The source code for Austin is freely available for download on CodePlex. The bits specific to C++ AMP acceleration of vertex normals computation are located in the class paper_sheet_node in the source file paper_sheet_node.hpp – the core C++ AMP acceleration code is in the function updateNormalsAmp and some C++ AMP specific initialization code is contained in the function ensureAmpInitialized.

## C++ AMP performance considerations

Having looked at the high-level approach to accelerating the vertex normal computation using C++ AMP, let us now dive deeper into details of the C++ AMP implementation that are important from a performance perspective.

### Struct of Arrays

Firstly, let us talk about the layout of input and output data accessed in the C++ AMP parallel_for_each kernels.

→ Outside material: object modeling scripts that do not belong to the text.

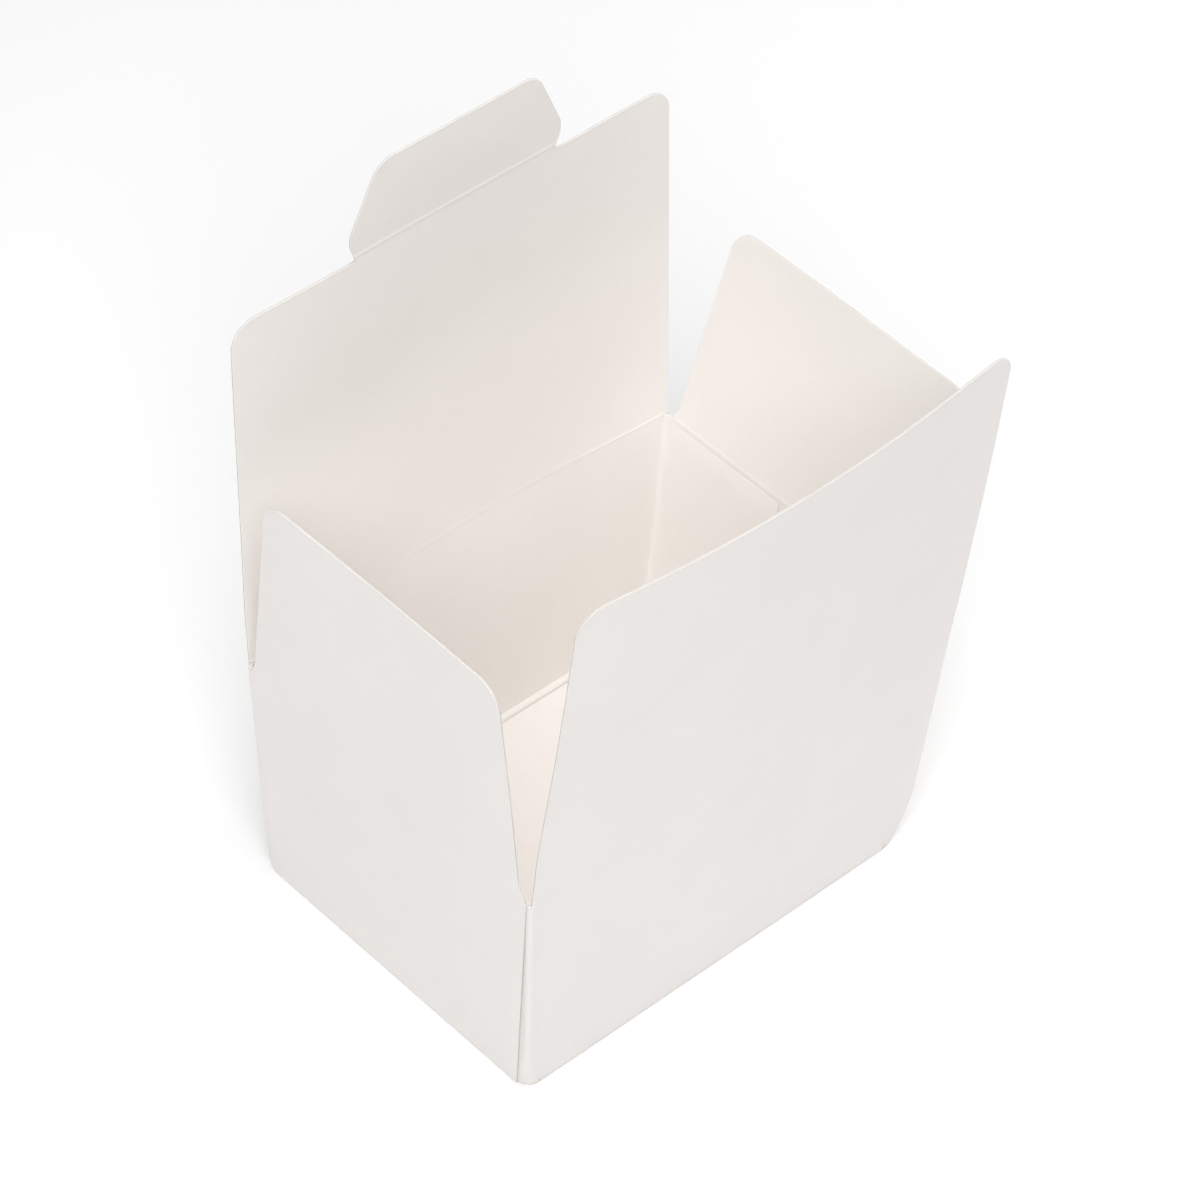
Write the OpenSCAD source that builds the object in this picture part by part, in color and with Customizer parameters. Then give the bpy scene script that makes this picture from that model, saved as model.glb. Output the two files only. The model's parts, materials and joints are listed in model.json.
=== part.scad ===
// Open candy box folded from one sheet of white card, with a lid that tucks in at the front.
// The base stands on z = 0, the front wall faces -Y and the long side runs along X.

/* [Box] */
// Length of the base, over the side walls
base_l = 100; // [80:1:140]
// Depth of the base, over the front and back walls
base_w = 75; // [60:1:110]
// Height of the side walls, up to the fold of the side flaps
wall_h = 56; // [40:1:80]
// Thickness of the card
board = 0.4; // [0.3:0.05:0.6]

/* [Walls] */
// Outward lean of the front wall, in degrees
front_lean = 2.4; // [1:0.1:5]
// Outward lean of the back wall, in degrees
back_lean = 1.6; // [1:0.1:5]
// Outward lean of the left wall, in degrees
left_lean = 3.6; // [1:0.1:6]
// Outward lean of the right wall, in degrees
right_lean = 4.3; // [1:0.1:6]
// Outer radius of the upright corner bends at the base
bend_base_r = 3.5; // [2:0.1:6]
// Outer radius of the upright corner bends at the mouth
bend_top_r = 1.6; // [1.4:0.1:3]
// Distance from the corner to the cut edge of a side wall at the base
seam_base = 2.7; // [1.5:0.1:4]
// Distance from the corner to the cut edge of a side wall at the mouth
seam_top = 0.9; // [0.6:0.1:2]
// Length of the glued flaps behind the side walls
glue_len = 32; // [15:1:36]
// Depth of the notch at each corner of the mouth
notch_h = 1.2; // [0.6:0.1:3]

/* [Flaps] */
// Length of the front flap, from its fold to its free edge
front_h = 77.8; // [60:0.1:100]
// Outward lean of the front flap, in degrees
front_flap_lean = 5.6; // [0:0.1:15]
// How much narrower the front flap is at its free edge, on each side
front_taper = 1; // [0:0.1:4]
// Corner radius of the front flap
front_r = 6; // [2:0.5:12]
// Length of the lid, from its fold to its front edge
lid_h = 79.8; // [60:0.1:110]
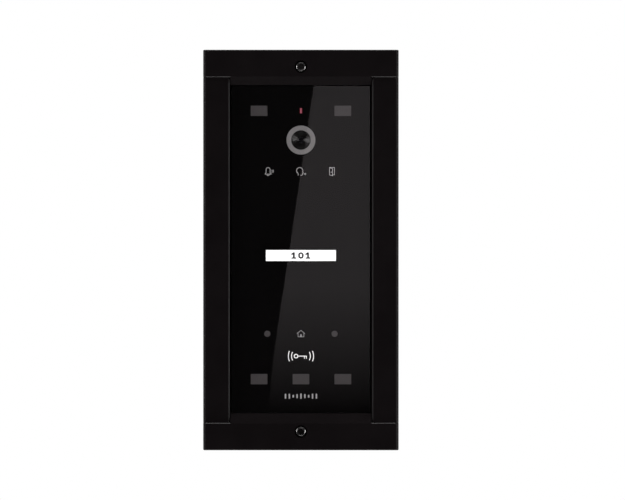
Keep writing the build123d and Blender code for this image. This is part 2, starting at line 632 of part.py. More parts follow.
# ---------------------------------------------------------------- camera
with BuildPart() as camera_bezel:
    with BuildSketch(Plane.XY) as bezel_section:
        with BuildLine():
            Polyline(
                (CAMERA_RING_BORE, 28.9), (CAMERA_RING_BORE + 0.2, PRINT_FRONT), (7.95, PRINT_FRONT),
                (7.95, 26.6), (5.7, 26.6), (CAMERA_RING_BORE, 28.3), (CAMERA_RING_BORE, 28.9),
            )
        make_face()
    revolve(axis=Axis.Y)
camera_bezel_placed = Pos(0, 0, CAMERA_Z) * Rot(180, 0, 0) * camera_bezel.part
camera_bezel_placed.label = "camera_bezel"
export_step(camera_bezel_placed, "parts/camera_bezel.step")

with BuildPart() as lens_barrel:
    with BuildSketch(Plane.XY) as barrel_section:
        with BuildLine():
            Polyline(
                (0, 21.5), (4.3, 21.5), (4.3, 26.0), (5.3, 26.6), (5.3, 28.3), (5.1, 28.3),
                (LENS_RADIUS + 0.05, 26.1), (LENS_RADIUS + 0.05, 22.6), (0, 22.6), (0, 21.5),
            )
        make_face()
    revolve(axis=Axis.Y)
lens_barrel_placed = Pos(0, 0, CAMERA_Z) * Rot(180, 0, 0) * lens_barrel.part
lens_barrel_placed.label = "lens_barrel"
export_step(lens_barrel_placed, "parts/lens_barrel.step")

with BuildPart() as front_lens:
    with BuildSketch(Plane.XY) as lens_section:
        with BuildLine():
            Polyline((0, 26.7), (0, 24.6), (LENS_RADIUS, 24.6), (LENS_RADIUS, 26.2))
            TangentArc((0, 26.7), (LENS_RADIUS, 26.2), tangent=(1, 0))
        make_face()
    revolve(axis=Axis.Y)
front_lens_placed = Pos(0, 0, CAMERA_Z) * Rot(180, 0, 0) * front_lens.part
front_lens_placed.label = "front_lens"
export_step(front_lens_placed, "parts/front_lens.step")

CAMERA_BOARD_BACK = 18.2
CAMERA_BOARD_FRONT = 19.2
with BuildPart() as lens_holder:
    add(slab(CAMERA_BOARD_FRONT, 22.5, 14.0, 14.0, CAMERA_SPOT, radius=1.0))
    add(disc(22.0, 25.4, 6.2, CAMERA_SPOT))
    add(disc(21.3, 25.6, 4.33, CAMERA_SPOT), mode=Mode.SUBTRACT)
    add(slab(CAMERA_BOARD_FRONT, 21.3, 8.4, 8.4, CAMERA_SPOT), mode=Mode.SUBTRACT)
lens_holder.part.label = "lens_holder"
export_step(lens_holder.part, "parts/lens_holder.step")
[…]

The input of the first parallel_for_each invocation is an array_view of vertex positions, each position comprising of three single precision floating point values (x, y, z components). The output is an array_view of triangle normals, where each normal is again comprised of three floating point values (x, y, z components). The input and output of the 2nd parallel_for_each kernel are both array_views of normals.

The position and normal data is stored on the CPU as an array of structs. However, the GPU accelerator memory yields optimal bandwidth if consecutive threads access consecutive memory locations – an access pattern that is commonly referred to as Memory Coalescing in GPU computing parlance. Hence to ensure optimal memory access behavior, the layout of position and normal data on the GPU is adapted to be in the form of three arrays which hold the x, y and z components (of the vertex position or normal) respectively. Note that this is different from the CPU where the data is laid out in memory as an array of structs where each struct comprises of 3 floating point values.

### Persisting data in accelerator memory

The vertex normal values calculated in each frame are used in calculating the vertex normal values for the subsequent frame in the second parallel_for_each kernel. Consequently, it is beneficial to persist the vertex normal data in accelerator memory to be used for the vertex normal calculations in the subsequent frame instead of transferring the data from CPU memory in each frame.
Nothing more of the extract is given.